* BEGIN *

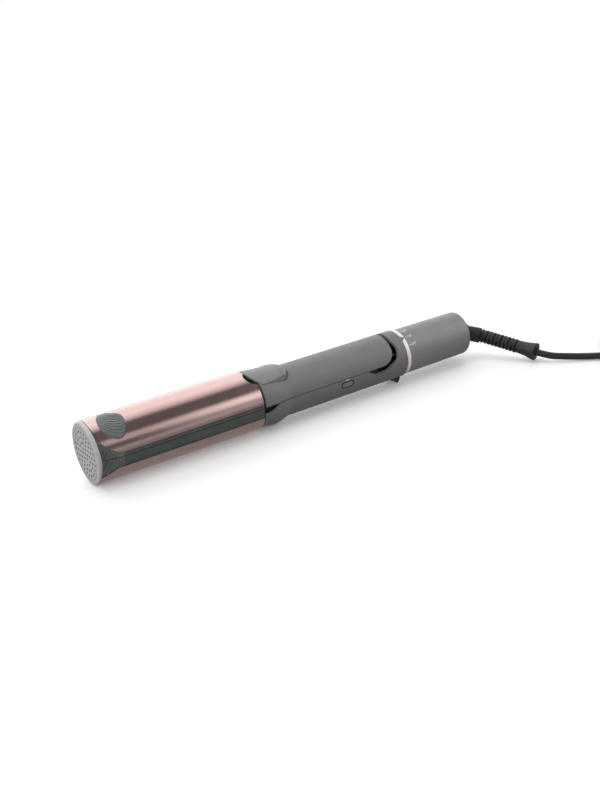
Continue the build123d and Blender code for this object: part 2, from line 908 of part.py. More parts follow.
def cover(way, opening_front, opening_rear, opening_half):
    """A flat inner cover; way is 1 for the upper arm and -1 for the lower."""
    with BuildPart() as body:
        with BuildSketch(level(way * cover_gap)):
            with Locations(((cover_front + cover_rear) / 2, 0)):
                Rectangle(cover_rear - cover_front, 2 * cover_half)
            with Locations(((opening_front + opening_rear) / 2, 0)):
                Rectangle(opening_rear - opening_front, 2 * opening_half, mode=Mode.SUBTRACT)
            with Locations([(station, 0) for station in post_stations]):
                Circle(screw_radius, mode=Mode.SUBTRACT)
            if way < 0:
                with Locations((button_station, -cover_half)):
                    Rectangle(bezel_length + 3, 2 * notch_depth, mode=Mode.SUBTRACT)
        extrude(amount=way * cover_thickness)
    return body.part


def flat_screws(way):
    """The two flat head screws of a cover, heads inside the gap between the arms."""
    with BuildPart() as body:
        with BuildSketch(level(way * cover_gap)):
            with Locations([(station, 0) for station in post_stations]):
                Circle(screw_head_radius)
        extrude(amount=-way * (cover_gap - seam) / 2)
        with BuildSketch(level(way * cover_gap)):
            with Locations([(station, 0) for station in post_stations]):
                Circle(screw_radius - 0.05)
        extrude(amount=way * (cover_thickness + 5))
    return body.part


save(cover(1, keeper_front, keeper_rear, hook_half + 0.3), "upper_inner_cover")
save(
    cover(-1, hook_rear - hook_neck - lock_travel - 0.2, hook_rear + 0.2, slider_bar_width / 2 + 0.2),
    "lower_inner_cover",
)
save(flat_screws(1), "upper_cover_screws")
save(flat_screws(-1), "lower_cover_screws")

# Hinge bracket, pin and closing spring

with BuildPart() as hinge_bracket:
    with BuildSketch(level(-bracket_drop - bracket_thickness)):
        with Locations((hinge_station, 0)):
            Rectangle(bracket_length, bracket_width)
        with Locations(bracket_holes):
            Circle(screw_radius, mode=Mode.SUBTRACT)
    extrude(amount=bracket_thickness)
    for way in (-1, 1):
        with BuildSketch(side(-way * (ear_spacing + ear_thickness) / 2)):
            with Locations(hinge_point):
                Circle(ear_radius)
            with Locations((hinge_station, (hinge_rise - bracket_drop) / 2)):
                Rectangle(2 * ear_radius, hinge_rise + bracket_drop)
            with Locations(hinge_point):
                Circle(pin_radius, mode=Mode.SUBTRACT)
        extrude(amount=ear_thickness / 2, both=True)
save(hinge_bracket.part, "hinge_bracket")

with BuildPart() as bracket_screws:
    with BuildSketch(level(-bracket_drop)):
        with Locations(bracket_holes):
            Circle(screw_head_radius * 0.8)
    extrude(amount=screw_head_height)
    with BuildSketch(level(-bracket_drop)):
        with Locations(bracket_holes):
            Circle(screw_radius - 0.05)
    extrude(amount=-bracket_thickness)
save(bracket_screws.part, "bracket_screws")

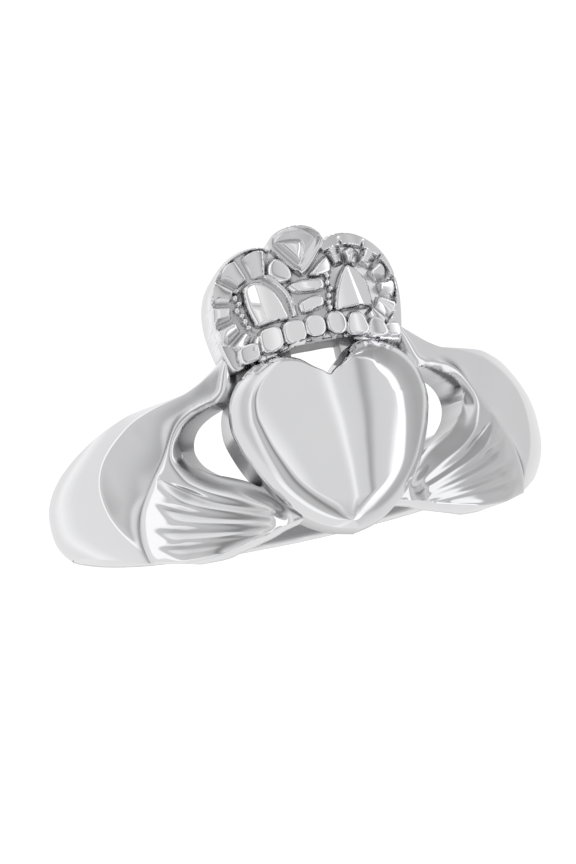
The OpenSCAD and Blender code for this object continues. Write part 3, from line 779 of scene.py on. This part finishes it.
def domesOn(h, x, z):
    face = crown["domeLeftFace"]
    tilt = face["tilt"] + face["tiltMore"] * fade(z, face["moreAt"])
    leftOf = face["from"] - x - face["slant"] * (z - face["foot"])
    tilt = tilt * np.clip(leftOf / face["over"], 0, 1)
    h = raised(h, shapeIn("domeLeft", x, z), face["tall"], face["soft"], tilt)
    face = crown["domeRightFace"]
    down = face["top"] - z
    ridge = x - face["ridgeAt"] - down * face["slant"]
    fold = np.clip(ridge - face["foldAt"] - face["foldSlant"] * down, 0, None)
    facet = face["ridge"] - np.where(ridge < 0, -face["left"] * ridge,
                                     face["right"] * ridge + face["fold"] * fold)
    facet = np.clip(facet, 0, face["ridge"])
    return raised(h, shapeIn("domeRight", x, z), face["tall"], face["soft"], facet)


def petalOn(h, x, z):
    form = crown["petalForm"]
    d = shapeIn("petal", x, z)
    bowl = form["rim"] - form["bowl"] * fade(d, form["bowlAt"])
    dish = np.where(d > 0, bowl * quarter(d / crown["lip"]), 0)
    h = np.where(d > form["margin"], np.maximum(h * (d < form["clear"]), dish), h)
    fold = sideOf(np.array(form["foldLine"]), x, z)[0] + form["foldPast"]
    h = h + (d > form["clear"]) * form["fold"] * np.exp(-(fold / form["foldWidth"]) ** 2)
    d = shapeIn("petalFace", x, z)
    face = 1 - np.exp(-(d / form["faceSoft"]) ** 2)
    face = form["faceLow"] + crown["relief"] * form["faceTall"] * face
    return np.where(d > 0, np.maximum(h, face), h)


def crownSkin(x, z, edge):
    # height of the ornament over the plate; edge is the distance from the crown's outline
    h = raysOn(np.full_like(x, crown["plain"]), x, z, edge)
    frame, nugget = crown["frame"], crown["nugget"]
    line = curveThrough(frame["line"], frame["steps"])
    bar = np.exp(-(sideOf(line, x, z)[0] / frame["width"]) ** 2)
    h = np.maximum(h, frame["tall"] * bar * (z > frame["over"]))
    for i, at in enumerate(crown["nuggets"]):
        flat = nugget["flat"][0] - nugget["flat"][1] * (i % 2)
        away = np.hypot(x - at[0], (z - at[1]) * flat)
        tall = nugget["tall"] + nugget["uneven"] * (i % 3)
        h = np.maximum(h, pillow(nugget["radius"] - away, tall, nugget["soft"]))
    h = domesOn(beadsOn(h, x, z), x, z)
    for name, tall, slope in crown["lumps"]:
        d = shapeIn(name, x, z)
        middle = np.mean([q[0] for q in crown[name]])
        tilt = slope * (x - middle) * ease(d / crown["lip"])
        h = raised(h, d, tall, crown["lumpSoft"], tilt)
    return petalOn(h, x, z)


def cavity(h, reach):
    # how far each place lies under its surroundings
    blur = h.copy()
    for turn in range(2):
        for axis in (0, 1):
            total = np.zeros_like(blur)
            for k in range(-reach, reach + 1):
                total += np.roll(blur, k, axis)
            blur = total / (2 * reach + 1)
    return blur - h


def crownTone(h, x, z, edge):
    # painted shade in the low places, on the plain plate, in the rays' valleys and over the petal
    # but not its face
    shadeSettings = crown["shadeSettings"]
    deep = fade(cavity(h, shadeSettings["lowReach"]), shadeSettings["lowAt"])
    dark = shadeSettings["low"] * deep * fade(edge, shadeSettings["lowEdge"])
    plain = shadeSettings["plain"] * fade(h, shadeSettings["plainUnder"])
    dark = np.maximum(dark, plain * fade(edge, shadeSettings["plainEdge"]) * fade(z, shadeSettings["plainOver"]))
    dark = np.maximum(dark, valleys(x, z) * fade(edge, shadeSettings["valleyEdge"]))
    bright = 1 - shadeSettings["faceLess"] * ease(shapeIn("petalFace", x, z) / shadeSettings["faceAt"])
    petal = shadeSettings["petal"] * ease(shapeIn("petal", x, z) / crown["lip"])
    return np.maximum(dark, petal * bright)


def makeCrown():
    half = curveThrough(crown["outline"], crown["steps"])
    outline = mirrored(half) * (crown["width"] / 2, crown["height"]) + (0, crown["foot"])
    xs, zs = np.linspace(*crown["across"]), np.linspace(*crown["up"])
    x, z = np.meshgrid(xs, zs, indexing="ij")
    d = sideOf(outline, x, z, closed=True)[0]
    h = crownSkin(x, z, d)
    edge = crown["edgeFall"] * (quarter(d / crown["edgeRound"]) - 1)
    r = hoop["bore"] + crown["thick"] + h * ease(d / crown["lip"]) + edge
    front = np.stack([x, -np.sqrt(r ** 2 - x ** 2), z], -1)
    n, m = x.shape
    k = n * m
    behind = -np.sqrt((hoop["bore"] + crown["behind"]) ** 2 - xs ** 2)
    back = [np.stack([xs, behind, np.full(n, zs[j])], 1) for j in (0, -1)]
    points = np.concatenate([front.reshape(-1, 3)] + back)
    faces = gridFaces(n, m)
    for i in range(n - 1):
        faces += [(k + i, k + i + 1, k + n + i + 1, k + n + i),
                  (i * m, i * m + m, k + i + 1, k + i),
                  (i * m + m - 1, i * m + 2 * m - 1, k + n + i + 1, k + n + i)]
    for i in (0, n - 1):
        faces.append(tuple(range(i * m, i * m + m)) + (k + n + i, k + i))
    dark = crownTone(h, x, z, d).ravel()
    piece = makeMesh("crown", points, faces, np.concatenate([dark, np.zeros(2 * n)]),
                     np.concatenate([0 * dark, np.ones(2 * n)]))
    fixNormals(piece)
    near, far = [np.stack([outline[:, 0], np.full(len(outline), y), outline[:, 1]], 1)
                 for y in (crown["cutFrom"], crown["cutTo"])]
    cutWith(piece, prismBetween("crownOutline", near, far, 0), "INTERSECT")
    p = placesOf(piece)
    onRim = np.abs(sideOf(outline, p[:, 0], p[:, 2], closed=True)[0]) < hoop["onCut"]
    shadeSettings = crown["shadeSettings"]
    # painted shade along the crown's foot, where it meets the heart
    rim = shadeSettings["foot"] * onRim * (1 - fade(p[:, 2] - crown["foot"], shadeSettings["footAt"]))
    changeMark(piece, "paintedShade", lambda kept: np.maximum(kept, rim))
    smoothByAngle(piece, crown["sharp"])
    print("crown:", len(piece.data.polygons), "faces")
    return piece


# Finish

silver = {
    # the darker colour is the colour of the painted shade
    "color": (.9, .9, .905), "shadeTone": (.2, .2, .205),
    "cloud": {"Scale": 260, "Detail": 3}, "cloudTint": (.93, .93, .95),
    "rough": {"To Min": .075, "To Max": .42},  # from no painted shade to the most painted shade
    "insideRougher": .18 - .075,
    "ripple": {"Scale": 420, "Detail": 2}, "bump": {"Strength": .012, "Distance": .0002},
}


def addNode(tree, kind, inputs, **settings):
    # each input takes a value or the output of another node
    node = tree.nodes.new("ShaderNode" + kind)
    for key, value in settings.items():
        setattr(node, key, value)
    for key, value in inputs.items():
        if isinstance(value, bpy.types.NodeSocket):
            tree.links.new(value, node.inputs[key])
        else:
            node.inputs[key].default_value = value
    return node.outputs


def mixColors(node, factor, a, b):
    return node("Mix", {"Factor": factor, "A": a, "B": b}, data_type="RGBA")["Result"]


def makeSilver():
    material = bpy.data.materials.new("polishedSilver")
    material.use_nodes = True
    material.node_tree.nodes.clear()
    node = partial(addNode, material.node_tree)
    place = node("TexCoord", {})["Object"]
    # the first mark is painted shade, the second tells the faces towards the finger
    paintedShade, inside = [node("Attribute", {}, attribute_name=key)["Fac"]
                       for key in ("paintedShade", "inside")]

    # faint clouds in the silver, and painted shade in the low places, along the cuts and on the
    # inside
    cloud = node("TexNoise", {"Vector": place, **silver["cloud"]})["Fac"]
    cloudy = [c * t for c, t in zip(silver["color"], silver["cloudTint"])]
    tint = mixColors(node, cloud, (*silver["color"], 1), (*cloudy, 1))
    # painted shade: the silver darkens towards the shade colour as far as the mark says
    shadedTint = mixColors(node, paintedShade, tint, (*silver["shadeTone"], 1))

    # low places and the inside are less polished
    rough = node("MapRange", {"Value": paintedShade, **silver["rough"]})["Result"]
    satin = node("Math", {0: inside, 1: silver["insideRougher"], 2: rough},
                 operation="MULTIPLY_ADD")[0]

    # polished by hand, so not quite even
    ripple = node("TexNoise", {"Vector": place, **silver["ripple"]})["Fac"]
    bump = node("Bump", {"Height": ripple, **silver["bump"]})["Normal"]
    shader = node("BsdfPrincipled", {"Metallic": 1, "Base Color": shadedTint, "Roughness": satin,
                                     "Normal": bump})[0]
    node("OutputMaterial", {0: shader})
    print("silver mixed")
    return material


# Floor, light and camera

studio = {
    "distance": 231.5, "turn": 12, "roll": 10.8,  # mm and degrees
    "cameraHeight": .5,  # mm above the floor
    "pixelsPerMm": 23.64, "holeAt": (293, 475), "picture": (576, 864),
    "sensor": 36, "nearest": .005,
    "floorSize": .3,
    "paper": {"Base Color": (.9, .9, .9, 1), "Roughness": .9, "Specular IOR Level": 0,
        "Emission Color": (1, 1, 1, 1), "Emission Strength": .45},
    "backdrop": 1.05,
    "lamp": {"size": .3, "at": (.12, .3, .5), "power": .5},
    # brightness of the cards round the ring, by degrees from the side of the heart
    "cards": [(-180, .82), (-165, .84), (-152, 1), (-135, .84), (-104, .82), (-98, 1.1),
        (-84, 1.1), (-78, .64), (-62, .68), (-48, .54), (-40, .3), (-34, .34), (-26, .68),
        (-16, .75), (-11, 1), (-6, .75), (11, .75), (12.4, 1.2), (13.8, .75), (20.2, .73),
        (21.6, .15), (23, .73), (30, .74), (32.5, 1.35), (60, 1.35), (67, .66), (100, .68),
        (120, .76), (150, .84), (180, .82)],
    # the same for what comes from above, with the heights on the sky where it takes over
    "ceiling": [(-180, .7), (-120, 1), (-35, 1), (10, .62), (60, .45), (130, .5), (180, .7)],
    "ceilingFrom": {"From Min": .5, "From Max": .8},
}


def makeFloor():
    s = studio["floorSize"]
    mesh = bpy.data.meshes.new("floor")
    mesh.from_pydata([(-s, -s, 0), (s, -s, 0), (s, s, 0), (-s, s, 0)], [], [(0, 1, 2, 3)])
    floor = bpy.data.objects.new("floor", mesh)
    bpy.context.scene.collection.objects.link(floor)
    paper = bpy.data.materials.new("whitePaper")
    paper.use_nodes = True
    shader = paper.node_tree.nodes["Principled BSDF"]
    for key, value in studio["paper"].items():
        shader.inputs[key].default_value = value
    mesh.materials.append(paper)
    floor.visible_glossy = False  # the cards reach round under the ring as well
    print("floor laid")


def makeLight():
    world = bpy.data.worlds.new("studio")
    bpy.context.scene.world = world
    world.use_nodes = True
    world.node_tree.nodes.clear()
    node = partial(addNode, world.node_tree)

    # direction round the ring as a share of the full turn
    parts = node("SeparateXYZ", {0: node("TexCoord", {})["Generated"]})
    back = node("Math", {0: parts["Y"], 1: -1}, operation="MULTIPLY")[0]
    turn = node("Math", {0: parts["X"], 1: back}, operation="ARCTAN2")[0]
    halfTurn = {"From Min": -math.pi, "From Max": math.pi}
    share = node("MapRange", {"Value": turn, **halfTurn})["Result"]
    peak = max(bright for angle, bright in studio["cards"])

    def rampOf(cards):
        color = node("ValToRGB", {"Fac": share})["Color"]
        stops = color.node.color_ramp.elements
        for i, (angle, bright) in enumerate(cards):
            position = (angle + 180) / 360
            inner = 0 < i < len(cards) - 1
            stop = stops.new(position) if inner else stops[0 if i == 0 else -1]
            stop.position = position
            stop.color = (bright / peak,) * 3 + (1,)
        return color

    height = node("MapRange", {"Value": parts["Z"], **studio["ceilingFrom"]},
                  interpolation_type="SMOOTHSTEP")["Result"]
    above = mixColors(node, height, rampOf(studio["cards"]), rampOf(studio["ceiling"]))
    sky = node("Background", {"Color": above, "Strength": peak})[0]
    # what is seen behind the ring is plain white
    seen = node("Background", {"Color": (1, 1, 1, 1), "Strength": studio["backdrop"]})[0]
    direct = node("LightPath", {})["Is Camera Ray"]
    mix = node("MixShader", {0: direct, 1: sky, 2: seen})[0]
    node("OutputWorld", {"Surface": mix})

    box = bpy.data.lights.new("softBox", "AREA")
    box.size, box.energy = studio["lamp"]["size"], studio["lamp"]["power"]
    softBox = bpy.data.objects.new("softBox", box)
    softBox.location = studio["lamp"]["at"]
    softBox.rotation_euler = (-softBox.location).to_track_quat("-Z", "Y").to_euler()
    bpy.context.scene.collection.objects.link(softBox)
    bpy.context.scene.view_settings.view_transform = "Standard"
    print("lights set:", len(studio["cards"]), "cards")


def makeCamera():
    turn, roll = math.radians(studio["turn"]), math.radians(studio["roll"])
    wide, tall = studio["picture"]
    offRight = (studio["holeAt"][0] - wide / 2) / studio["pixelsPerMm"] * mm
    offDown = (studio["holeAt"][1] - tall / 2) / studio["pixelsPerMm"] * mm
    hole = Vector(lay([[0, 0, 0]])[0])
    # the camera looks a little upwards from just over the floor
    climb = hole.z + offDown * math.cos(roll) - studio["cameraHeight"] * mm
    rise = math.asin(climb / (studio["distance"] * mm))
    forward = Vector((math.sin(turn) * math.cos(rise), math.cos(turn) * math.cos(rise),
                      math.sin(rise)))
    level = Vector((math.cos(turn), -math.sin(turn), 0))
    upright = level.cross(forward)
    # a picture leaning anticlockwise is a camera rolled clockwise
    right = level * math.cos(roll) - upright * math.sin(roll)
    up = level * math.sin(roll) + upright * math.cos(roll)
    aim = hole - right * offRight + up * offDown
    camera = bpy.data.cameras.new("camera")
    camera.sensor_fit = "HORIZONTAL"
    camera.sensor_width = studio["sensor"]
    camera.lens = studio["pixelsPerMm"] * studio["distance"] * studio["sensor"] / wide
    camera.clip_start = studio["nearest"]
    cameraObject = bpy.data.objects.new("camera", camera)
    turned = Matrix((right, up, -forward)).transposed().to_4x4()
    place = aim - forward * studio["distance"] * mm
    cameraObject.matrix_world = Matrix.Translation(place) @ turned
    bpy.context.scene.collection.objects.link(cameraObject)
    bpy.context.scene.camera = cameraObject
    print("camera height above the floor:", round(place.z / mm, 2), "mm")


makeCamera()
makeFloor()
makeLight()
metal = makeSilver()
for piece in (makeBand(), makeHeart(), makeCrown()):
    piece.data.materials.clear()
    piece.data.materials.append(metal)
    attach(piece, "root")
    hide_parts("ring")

* END *

» **AIM OF THE EXERCISE**:
Check every line for "piece" and show the ones that have it.

» **FINAL ANSWER**:
    piece = makeMesh("crown", points, faces, np.concatenate([dark, np.zeros(2 * n)]),
    fixNormals(piece)
    cutWith(piece, prismBetween("crownOutline", near, far, 0), "INTERSECT")
    p = placesOf(piece)
    changeMark(piece, "paintedShade", lambda kept: np.maximum(kept, rim))
    smoothByAngle(piece, crown["sharp"])
    print("crown:", len(piece.data.polygons), "faces")
    return piece
for piece in (makeBand(), makeHeart(), makeCrown()):
    piece.data.materials.clear()
    piece.data.materials.append(metal)
    attach(piece, "root")